Stated exercise: Gather all lines in the entries below that include the word "This".

— start Exercise materials —

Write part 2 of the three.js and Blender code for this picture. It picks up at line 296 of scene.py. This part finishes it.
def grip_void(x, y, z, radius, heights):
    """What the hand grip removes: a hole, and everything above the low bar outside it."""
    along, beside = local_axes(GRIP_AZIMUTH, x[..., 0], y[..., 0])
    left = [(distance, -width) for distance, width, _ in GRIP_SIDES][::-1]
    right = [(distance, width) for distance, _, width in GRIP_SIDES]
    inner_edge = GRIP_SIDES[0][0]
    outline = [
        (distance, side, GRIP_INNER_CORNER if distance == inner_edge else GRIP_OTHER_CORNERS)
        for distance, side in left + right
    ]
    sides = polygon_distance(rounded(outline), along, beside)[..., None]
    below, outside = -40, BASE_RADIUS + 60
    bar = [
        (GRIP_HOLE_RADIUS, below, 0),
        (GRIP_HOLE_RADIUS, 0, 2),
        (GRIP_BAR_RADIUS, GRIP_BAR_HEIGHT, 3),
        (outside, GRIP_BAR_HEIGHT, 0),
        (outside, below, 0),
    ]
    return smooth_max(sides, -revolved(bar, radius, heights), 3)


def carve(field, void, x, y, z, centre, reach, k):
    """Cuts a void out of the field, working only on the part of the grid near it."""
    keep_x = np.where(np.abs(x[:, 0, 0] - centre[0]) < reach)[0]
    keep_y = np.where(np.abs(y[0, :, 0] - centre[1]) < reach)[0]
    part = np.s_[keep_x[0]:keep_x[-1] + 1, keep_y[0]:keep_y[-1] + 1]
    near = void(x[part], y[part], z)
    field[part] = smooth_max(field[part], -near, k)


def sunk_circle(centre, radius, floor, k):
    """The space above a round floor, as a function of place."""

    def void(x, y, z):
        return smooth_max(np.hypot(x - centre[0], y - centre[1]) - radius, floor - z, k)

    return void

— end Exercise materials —
— start Exercise materials —

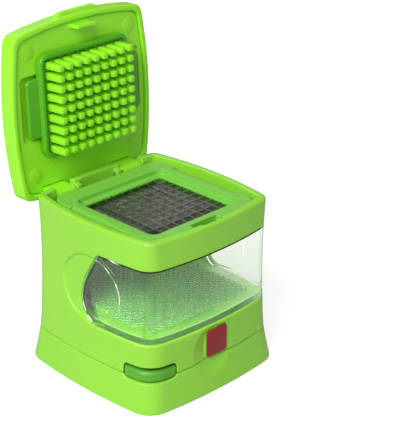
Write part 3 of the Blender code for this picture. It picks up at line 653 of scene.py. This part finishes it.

— end Exercise materials —

Solution to the exercise:
Write part 2 of the three.js and Blender code for this picture. It picks up at line 296 of scene.py. This part finishes it.
Write part 3 of the Blender code for this picture. It picks up at line 653 of scene.py. This part finishes it.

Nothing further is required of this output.